--- INFORMATION SHOWN ---
------------------------------------------------------------------------

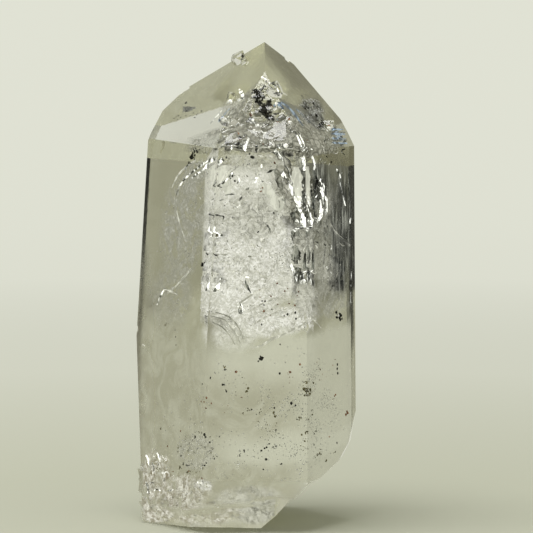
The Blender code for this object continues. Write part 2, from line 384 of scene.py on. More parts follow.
class Grain(Enum):
    """The kinds of matter that lie inside the crystal."""

    BLACK = "black grains"
    RUST = "rust grains"
    OLIVE = "olive grains"
    SNOW = "pale veil flakes"
    GREY = "grey veil flakes"


@dataclass(frozen=True)
class GrainFinish:
    """The finish of one kind of grain: two tones in blotches, and a little light of its own."""

    dark: Colour
    light: Colour
    glow: Colour
    roughness: float = 0.6
    gloss: float = 0.05
    blotch: Mottle = Mottle(1800, 0.35, 0.65)

    def material(self, kind: Grain) -> bpy.types.Material:
        """Builds the material.

        Args:
            kind: The kind of grain, which names it.

        Returns:
            The material.
        """
        material, bench, shader = start_finish(kind.value)
        blotch = bench.mottle(self.blotch)
        bench.fill(shader, Base_Color=bench.mix(blotch, self.dark, self.light),
                   Emission_Color=bench.mix(blotch, NO_LIGHT, self.glow), Emission_Strength=1.0,
                   Roughness=self.roughness, Specular_IOR_Level=self.gloss)
        return material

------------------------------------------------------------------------

--- STATED EXERCISE ---
Return a word-for-word copy of the lines from the beginning of the listing to the line holding "finish of one", both kept.

--- EXPECTED ANSWER ---
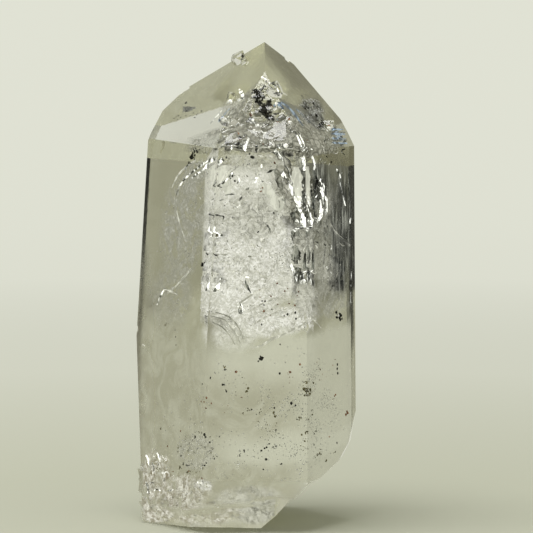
The Blender code for this object continues. Write part 2, from line 384 of scene.py on. More parts follow.
class Grain(Enum):
    """The kinds of matter that lie inside the crystal."""

    BLACK = "black grains"
    RUST = "rust grains"
    OLIVE = "olive grains"
    SNOW = "pale veil flakes"
    GREY = "grey veil flakes"


@dataclass(frozen=True)
class GrainFinish:
    """The finish of one kind of grain: two tones in blotches, and a little light of its own."""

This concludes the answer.